(TASK GOAL) Extract the lines that hold the string "piece".

(DATA EXTRACT)
## BEGIN
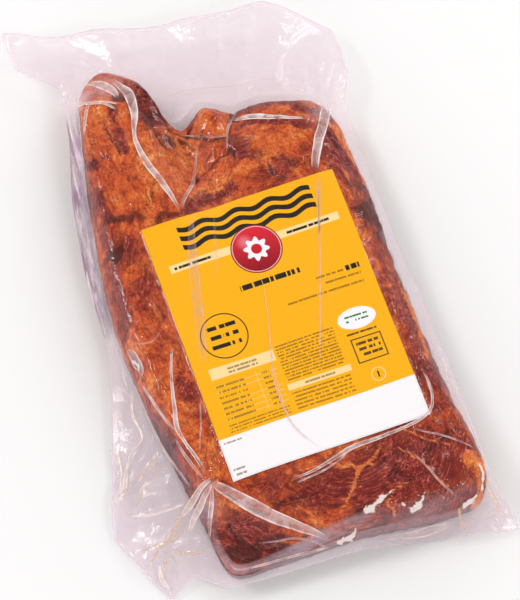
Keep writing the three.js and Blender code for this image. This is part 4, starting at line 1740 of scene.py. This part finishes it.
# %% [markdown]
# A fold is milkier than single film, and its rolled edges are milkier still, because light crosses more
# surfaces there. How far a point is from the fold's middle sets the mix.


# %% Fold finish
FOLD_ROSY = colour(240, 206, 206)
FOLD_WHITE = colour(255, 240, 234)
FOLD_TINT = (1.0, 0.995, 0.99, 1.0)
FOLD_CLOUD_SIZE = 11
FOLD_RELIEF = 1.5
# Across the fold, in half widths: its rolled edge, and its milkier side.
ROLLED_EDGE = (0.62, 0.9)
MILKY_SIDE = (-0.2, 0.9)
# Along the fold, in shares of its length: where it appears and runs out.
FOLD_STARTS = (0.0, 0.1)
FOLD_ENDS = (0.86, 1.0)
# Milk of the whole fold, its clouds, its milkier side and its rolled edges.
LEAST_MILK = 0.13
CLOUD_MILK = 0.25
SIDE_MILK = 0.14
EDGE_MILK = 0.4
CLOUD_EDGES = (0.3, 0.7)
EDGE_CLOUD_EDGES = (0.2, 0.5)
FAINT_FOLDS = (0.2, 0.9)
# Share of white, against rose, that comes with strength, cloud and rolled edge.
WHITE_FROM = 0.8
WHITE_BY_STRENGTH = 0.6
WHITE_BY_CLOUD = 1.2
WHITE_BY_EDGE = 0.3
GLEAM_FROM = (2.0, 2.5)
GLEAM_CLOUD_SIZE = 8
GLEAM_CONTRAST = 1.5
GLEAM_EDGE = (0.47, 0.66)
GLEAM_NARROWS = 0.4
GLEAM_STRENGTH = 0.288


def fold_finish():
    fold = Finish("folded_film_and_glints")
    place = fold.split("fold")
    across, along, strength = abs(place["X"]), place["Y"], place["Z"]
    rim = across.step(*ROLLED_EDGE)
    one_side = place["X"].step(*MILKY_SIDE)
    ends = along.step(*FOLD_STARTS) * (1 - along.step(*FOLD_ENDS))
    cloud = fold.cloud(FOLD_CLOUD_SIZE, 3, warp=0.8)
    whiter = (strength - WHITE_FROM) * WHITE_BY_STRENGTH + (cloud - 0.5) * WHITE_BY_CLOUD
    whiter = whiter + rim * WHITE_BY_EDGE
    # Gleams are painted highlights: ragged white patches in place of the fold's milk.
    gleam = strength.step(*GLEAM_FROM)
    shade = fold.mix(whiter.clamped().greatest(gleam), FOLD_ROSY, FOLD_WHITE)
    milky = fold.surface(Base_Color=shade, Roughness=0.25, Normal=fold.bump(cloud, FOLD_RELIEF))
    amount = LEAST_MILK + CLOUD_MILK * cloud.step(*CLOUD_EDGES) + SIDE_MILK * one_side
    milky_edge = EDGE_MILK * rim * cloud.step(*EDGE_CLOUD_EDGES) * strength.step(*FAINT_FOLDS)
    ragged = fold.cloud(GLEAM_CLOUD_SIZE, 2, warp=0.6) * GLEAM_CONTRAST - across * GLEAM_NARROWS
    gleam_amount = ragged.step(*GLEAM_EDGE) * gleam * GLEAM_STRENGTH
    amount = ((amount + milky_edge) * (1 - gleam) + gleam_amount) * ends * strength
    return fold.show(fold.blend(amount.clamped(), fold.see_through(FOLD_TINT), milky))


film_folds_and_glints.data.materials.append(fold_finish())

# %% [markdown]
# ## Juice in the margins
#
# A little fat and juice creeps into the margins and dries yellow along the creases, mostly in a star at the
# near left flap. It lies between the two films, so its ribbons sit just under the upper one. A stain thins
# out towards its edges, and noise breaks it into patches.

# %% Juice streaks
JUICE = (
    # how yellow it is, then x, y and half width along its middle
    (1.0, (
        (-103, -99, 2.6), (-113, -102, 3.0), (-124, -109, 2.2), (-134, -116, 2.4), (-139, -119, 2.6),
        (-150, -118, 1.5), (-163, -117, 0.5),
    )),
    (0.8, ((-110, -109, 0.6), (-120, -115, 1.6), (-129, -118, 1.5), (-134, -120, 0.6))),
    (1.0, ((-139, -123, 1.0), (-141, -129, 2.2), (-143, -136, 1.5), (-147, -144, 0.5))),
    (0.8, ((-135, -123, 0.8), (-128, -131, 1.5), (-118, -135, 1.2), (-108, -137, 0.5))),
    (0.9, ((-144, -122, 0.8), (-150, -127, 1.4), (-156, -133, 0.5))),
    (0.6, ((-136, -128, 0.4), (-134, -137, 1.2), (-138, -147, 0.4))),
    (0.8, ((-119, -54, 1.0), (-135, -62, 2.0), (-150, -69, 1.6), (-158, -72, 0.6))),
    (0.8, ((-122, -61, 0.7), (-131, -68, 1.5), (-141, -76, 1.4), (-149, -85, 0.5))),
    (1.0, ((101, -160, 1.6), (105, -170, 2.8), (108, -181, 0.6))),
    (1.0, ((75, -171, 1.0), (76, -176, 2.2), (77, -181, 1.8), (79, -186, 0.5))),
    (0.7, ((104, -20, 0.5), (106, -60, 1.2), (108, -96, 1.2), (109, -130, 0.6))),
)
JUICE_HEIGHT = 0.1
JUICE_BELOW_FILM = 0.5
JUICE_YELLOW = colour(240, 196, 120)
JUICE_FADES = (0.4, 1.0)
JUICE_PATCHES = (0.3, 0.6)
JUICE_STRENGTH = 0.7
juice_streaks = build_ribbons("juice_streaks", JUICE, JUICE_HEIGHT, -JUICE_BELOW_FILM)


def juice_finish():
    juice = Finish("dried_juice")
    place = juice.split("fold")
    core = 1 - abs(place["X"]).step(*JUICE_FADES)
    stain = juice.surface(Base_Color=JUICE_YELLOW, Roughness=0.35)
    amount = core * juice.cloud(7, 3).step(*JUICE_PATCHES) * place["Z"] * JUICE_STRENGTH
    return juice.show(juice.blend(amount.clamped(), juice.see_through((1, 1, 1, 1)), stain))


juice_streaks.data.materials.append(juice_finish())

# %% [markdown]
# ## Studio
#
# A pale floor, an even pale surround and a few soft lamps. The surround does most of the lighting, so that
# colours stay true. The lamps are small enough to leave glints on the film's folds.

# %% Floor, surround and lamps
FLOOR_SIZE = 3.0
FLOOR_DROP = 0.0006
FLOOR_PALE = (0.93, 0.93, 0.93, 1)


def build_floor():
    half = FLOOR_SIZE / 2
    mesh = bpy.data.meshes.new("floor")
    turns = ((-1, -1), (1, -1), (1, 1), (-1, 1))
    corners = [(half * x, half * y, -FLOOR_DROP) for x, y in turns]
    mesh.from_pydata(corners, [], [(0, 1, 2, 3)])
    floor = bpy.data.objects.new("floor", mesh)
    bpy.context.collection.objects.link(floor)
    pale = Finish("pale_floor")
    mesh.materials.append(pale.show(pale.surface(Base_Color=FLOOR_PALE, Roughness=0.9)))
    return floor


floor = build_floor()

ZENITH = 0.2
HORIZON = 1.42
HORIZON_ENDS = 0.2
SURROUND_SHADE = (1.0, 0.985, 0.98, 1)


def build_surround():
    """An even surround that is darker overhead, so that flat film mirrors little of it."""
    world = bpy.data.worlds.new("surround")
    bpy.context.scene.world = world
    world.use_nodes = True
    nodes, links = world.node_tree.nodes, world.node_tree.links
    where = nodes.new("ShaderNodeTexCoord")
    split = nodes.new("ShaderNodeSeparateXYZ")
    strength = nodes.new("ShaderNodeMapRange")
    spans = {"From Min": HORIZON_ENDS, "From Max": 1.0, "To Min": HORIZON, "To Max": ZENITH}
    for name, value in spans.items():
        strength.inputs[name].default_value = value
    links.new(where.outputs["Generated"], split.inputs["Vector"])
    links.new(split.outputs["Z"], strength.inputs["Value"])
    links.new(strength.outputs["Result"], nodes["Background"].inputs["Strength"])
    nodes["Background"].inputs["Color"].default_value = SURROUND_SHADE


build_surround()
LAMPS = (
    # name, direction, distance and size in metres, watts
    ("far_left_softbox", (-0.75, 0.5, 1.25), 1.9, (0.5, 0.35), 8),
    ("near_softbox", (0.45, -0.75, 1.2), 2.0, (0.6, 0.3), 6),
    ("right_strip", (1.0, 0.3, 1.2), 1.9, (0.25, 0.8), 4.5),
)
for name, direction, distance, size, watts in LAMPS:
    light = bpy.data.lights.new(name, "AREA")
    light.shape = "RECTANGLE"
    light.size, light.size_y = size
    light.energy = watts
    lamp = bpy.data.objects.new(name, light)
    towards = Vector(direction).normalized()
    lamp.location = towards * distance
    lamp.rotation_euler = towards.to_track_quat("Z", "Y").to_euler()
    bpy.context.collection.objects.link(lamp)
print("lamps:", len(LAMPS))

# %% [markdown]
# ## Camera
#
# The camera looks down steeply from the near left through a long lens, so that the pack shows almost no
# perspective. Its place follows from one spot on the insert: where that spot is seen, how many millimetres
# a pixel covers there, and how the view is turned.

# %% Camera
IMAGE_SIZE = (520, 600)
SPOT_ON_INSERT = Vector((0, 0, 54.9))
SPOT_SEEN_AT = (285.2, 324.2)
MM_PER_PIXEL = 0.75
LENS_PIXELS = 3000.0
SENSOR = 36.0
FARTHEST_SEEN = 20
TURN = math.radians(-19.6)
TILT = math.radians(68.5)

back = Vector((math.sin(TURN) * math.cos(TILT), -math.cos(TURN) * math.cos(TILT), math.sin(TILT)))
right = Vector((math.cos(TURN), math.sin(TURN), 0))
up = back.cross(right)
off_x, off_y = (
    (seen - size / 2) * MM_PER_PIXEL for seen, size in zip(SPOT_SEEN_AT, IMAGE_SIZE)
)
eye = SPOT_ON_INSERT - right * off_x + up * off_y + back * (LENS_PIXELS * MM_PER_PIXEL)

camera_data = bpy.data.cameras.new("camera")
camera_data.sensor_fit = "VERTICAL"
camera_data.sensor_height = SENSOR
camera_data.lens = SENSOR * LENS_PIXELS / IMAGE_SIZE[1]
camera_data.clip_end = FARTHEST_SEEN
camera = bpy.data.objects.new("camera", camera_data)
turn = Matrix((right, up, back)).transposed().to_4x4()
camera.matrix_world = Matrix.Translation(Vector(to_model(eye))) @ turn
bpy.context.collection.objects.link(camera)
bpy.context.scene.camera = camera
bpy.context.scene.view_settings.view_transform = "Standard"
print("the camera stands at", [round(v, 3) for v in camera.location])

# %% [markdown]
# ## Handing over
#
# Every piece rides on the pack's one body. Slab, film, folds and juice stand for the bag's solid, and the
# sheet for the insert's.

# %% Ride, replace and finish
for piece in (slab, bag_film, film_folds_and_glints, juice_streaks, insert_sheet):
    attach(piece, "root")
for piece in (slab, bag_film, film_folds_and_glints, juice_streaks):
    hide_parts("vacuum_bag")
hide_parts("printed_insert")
## END
(FINISHED ANSWER)
# Every piece rides on the pack's one body. Slab, film, folds and juice stand for the bag's solid, and the
for piece in (slab, bag_film, film_folds_and_glints, juice_streaks, insert_sheet):
    attach(piece, "root")
for piece in (slab, bag_film, film_folds_and_glints, juice_streaks):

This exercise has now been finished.